Asia is a great opportunity for growth, but the most recent area that we've seen is Latin America. Coming on the heels of Lorena Ochoa being No. 1 in the world and the things that she's accomplished, we've seen a great growth in popularity of golf in Latin America. But perhaps more significantly we see what Lorena through golf has brought to non-golfers in Latin America. She's developed charter schools and she's really inspired a country of people who don't have as much as we have here in the United States. That's just one more example of the great impact that golf has from a human standpoint on the world.

Q. David and Tim, I assume you're both directly involved in this. Talk about the possibility of the Olympics in 2016. How realistic is that? Where would it be? What are you talking about?
TIM FINCHEM: I think I articulated in my comments the other day that there are challenges, and David has actually spent more energy on this. But the way we see it now, we have a challenge with regard to our schedule, which really falls on the professional side. Libba and Carolyn Bivens with the LPGA, Joe and I have sort of been charged with the schedule of figuring out how it would work.
It's challenging because you have to work it out in permutations given where the Olympic games go. They just don't tell you the dates for the next 25 years. So we have that work to do. And then the structure of the organization that would interface with the IOC would need to be organized and that's going to take a little bit of work.
But the decision will be made next year. The IOC has indicated a couple times that they're very interested but they are their own bureaucracy and their own process to work through. They have a constitution that says that if you're going to accept a new sport, you have to drop a sport. So that process has to move forward.
But I think we're prepared to work together on interfacing with the IOC to deal with our issues and give it the best chance and then we'll just have to see, but David has his own perspective.
DAVID FAY: First of all, I think it's important that the leading bodies of golf have now expressed support for the concept of golf going back on the Olympic program. That's very important.
As I mentioned earlier, the IGF had been pursuing this, but the IGF basically, even though it represents many countries, it did not represent the professional game, and I believe now the professional game is supportive of the game of golf being on the Olympic program.
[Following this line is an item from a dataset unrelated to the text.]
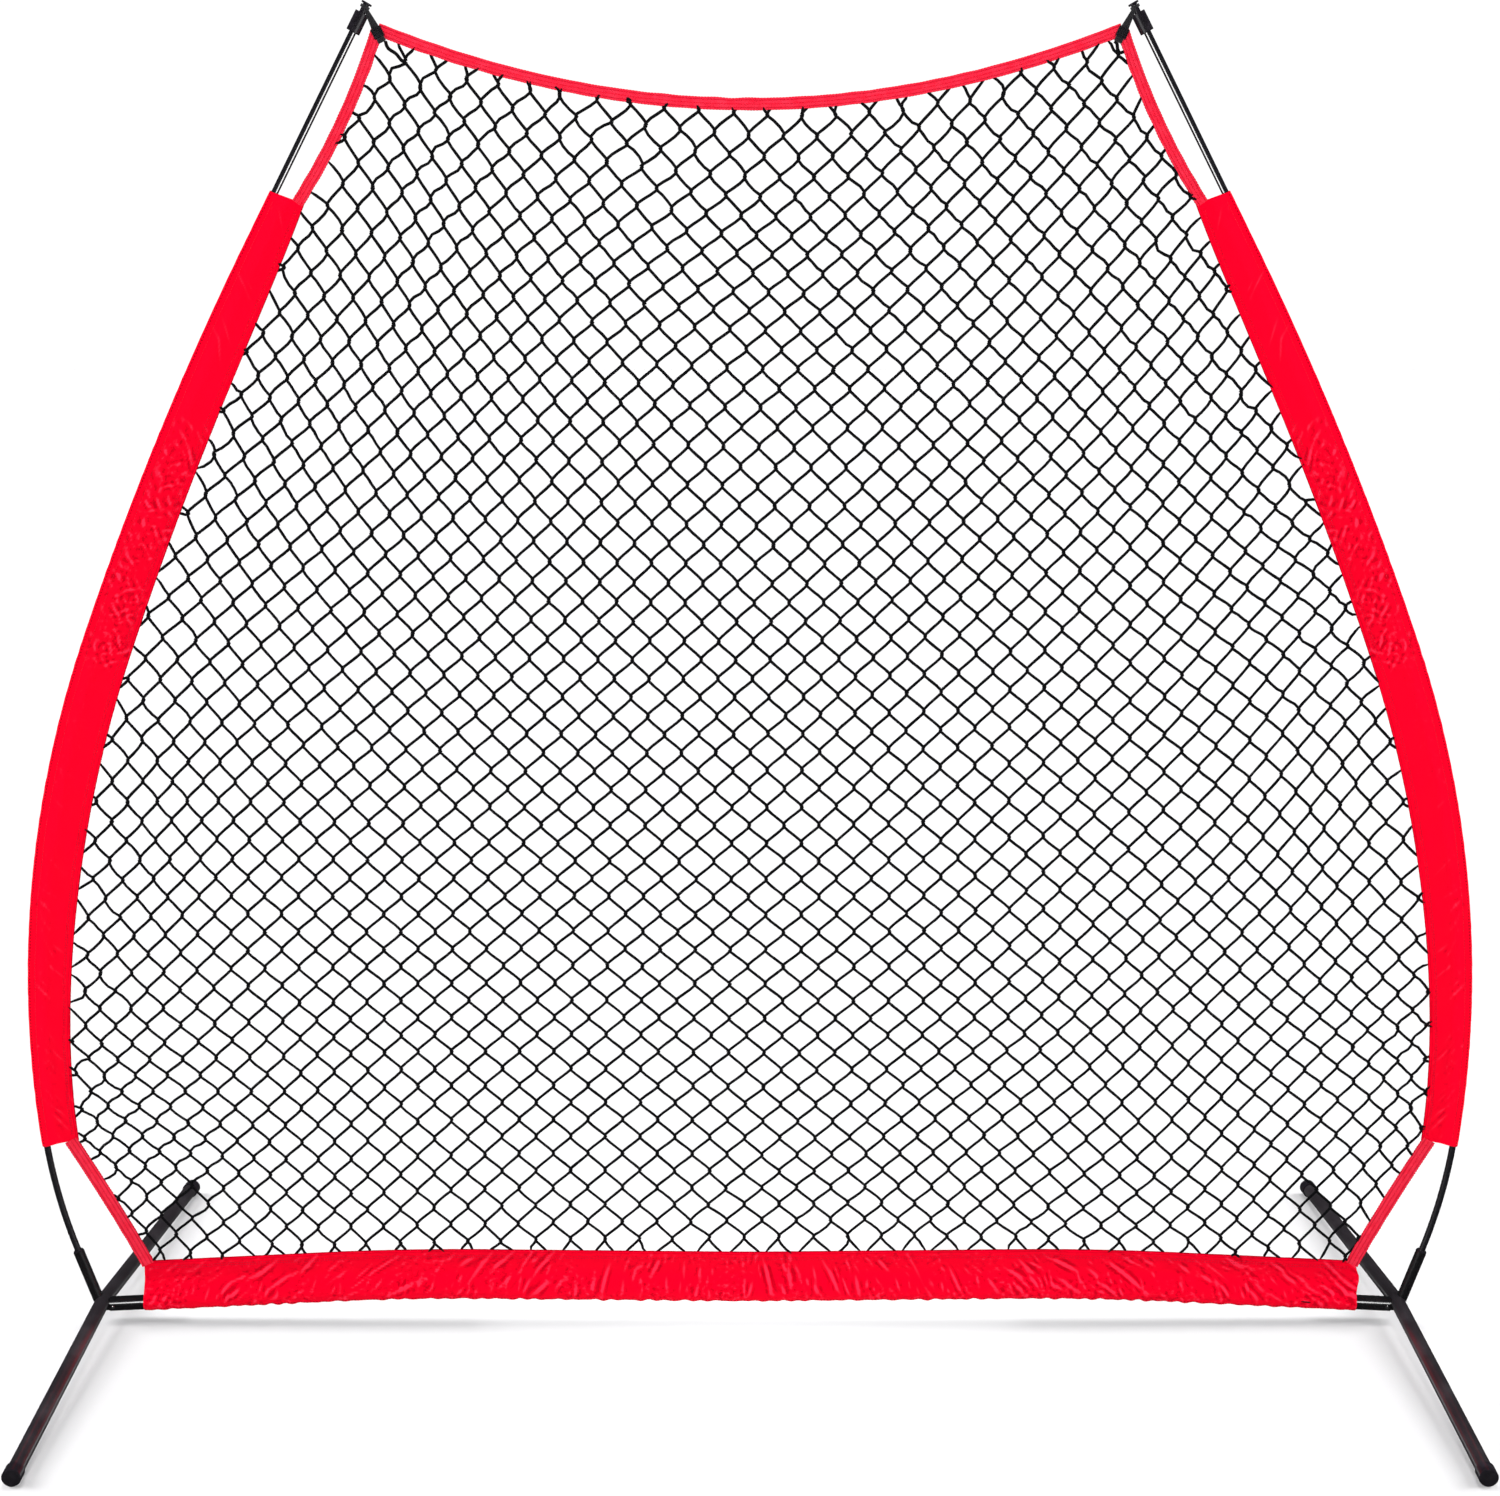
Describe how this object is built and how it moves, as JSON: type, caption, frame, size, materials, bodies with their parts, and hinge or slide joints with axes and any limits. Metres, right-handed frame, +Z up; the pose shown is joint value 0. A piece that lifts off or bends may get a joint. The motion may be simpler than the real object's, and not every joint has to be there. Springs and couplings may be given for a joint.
{
  "type": "pitching target net",
  "caption": "Free-standing ball net: two bowed poles on steel feet with a crossbar, a black diamond mesh, red cloth sleeves and webbing, snap buttons and strap sliders.",
  "frame": {"origin": "on the ground under the middle of the crossbar, halfway between the front and rear feet", "axes": "+X across the net to the right seen from the front, +Y from the front to the back, +Z up"},
  "size_m": [2.1406, 0.8994, 1.9173],
  "materials": {
    "frame_paint": "gloss black powder coat over steel tube",
    "foot_paint": "satin black powder coat over steel tube",
    "pole_resin": "gloss black resin over fibreglass",
    "cap_plastic": "satin black moulded plastic",
    "slider_plastic": "black moulded acetal",
    "sleeve_cloth": "coated woven nylon, bright red, lightly creased",
    "binding_webbing": "ribbed polyester webbing, bright red, stitched",
    "net_twine": "knotless black twine, woven as a diamond mesh",
    "strap_elastic": "woven black elastic",
    "shock_cord": "rubber cord in a woven black cover",
    "spring_steel": "bright spring steel",
    "button_steel": "dark zinc-plated steel",
    "ferrule_steel": "drawn steel tube"
  },
  "bodies": {
    "root": {"bottom_sleeve": "sleeve_cloth", "crossbar_shock_cord": "shock_cord", "left_corner_strap": "strap_elastic", "left_crossbar_stub": "foot_paint", "left_foot_tube": "foot_paint", "left_front_foot_cap": "cap_plastic", "left_inner_crossbar": "frame_paint", "left_lower_binding": "binding_webbing", "left_outer_crossbar": "frame_paint", "left_pole_ferrule_1": "ferrule_steel", "left_pole_ferrule_2": "ferrule_steel", "left_pole_ferrule_3": "ferrule_steel", "left_pole_section_1": "pole_resin", "left_pole_section_2": "pole_resin", "left_pole_section_3": "pole_resin", "left_pole_section_4": "pole_resin", "left_pole_shock_cord": "shock_cord", "left_pole_socket": "foot_paint", "left_quarter_spigot": "ferrule_steel", "left_rear_foot_cap": "cap_plastic", "left_side_sleeve": "sleeve_cloth", "left_snap_clip": "spring_steel", "left_socket_bush": "cap_plastic", "left_upper_binding": "binding_webbing", "middle_spigot": "ferrule_steel", "net": "net_twine", "right_corner_strap": "strap_elastic", "right_crossbar_stub": "foot_paint", "right_foot_tube": "foot_paint", "right_front_foot_cap": "cap_plastic", "right_inner_crossbar": "frame_paint", "right_lower_binding": "binding_webbing", "right_outer_crossbar": "frame_paint", "right_pole_ferrule_1": "ferrule_steel", "right_pole_ferrule_2": "ferrule_steel", "right_pole_ferrule_3": "ferrule_steel", "right_pole_section_1": "pole_resin", "right_pole_section_2": "pole_resin", "right_pole_section_3": "pole_resin", "right_pole_section_4": "pole_resin", "right_pole_shock_cord": "shock_cord", "right_pole_socket": "foot_paint", "right_quarter_spigot": "ferrule_steel", "right_rear_foot_cap": "cap_plastic", "right_side_sleeve": "sleeve_cloth", "right_snap_clip": "spring_steel", "right_socket_bush": "cap_plastic", "right_upper_binding": "binding_webbing", "top_binding": "binding_webbing"},
    "left_snap_button": {"left_snap_button": "button_steel"},
    "left_tip_cap": {"left_tip_cap": "cap_plastic"},
    "left_strap_slider": {"left_strap_slider": "slider_plastic"},
    "right_snap_button": {"right_snap_button": "button_steel"},
    "right_tip_cap": {"right_tip_cap": "cap_plastic"},
    "right_strap_slider": {"right_strap_slider": "slider_plastic"}
  },
  "joints": [
    {"name": "left_snap_button_press", "type": "slide", "parent": "root", "child": "left_snap_button", "axis": [0, 1, 0], "range_m": [0, 0.004], "stiffness_N_per_m": 1500, "springref_m": -0.003, "deforming": ["left_snap_clip"]},
    {"name": "left_tip_cap_turn", "type": "hinge", "parent": "root", "child": "left_tip_cap", "pos_m": [-0.51868, 0, 1.89642], "axis": [0.4848, 0, 0.8746], "continuous": true},
    {"name": "left_strap_slider_slide", "type": "slide", "parent": "root", "child": "left_strap_slider", "axis": [-0.4405, 0, 0.8977], "range_m": [0, 0.008]},
    {"name": "right_snap_button_press", "type": "slide", "parent": "root", "child": "right_snap_button", "axis": [0, 1, 0], "range_m": [0, 0.004], "stiffness_N_per_m": 1500, "springref_m": -0.003, "deforming": ["right_snap_clip"]},
    {"name": "right_tip_cap_turn", "type": "hinge", "parent": "root", "child": "right_tip_cap", "pos_m": [0.51868, 0, 1.89642], "axis": [-0.4848, 0, 0.8746], "continuous": true},
    {"name": "right_strap_slider_slide", "type": "slide", "parent": "root", "child": "right_strap_slider", "axis": [0.4405, 0, 0.8977], "range_m": [0, 0.008]}
  ]
}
As Tim said earlier, we have a lot of work to do this year and next year. The decision-making will be made in October of 2009, not only as to the sports that will be on the 2016 team program but where the 2016 games will be held. There's seven cities that are bidding, one of which is Chicago, Illinois. Another is Rio.
The good news is that each of those seven cities could handle golf. The good news is that golf is a sport which would not require obviously building a new stadium. The good news is that golf, as far as the IOC is concerned, is environmentally a plus. The good news is that golf as a sport lends itself to paralympic competition, so there are many pluses.
We're going to have to, as Tim said, do a lot of work. But we get the sense that the IOC wants to have golf on the Olympic program, and we also get the sense, and we've conducted -- the USGA and the R & A conducted a study of our IGF member countries, and it came back overwhelmingly that countries would say if golf becomes an Olympic sport, that will be the greatest act in terms of jump-starting the growth of the sport in our countries in terms of possible revenue it could get from the IOC, possible revenue it could get from national Olympic bodies, and even in some cases the government themselves.
As Tim said, there's a lot of work to be done, but I think we're all eager to put our shoulder to the stone.
BOB COMBS: At this point let's open to up to our callers calling in from around the country on the teleconference line.

Q. I've heard probably each one of you discuss the growth of the game. What I'd kind of be interested in hearing about is the retention, and specifically cost. It's not something that you hear mentioned too often outside of kids and the First Tee, but how you retain golfers with the average cost of rounds so high.
JOE STERANKA: Well, actually the cost of golf has come down because of the preponderance of new facilities and daily fee facilities built in this country. I just got back from Iowa, where two thirds of the golf facilities in Iowa are nine-hole facilities, and as a result Iowa has -- I think it's in the Top 10 of high school golfers Nationwide, even though it's a relatively small state.
The average greens fee for nine holes in this country is $12. There are hundreds of courses in our state in Florida that provide the opportunity for children to play free during the off-season. We're blessed with a seasonal market.
The manufacturing industry is focused on making entry-level cost clubs available. Keep in mind many times you can play this game with the same athletic equipment in terms of apparel and footwear that you play -- people are blessed to play other sports with.
On the retention side itself, retention really comes down to the value that people get out of investing time and money in golf. And we've seen that time is more important actually than money. You can choose to spend hundreds of dollars and play at great resorts from Pebble Beach to Whistling Straits to Kiawah Island, but your daily fee facility is accessible and affordable by and large, and we'll stack that up for a family of four to go out and enjoy four hours of healthy activity on the golf course with almost any spectator -- professional spectator sport that there is out there today.
So quite to the contrary, we don't see cost as big a factor as some might say in retaining people; it comes down to the value they get out of that round of golf, and I know our PGA professionals are focused on equipping people with the ability to hit a few good shots.
Golf is a game that we can hit shots like Tiger Woods and Annika Sorenstam, and there aren't too many sports out there that we can all enjoy that. Those are the shots that keep us coming back, and PGA professionals are all committed to helping us hit a few more of them.
BOB COMBS: Ladies and gentlemen, thank you very much. It's been a great pleasure for all of us to share the first National Golf Day with you. I know all of our speakers can probably accommodate a one-on-one opportunity for a moment or two if anyone desires that. Beyond that, thank you very much for being part of this historic day. We appreciate your attendance.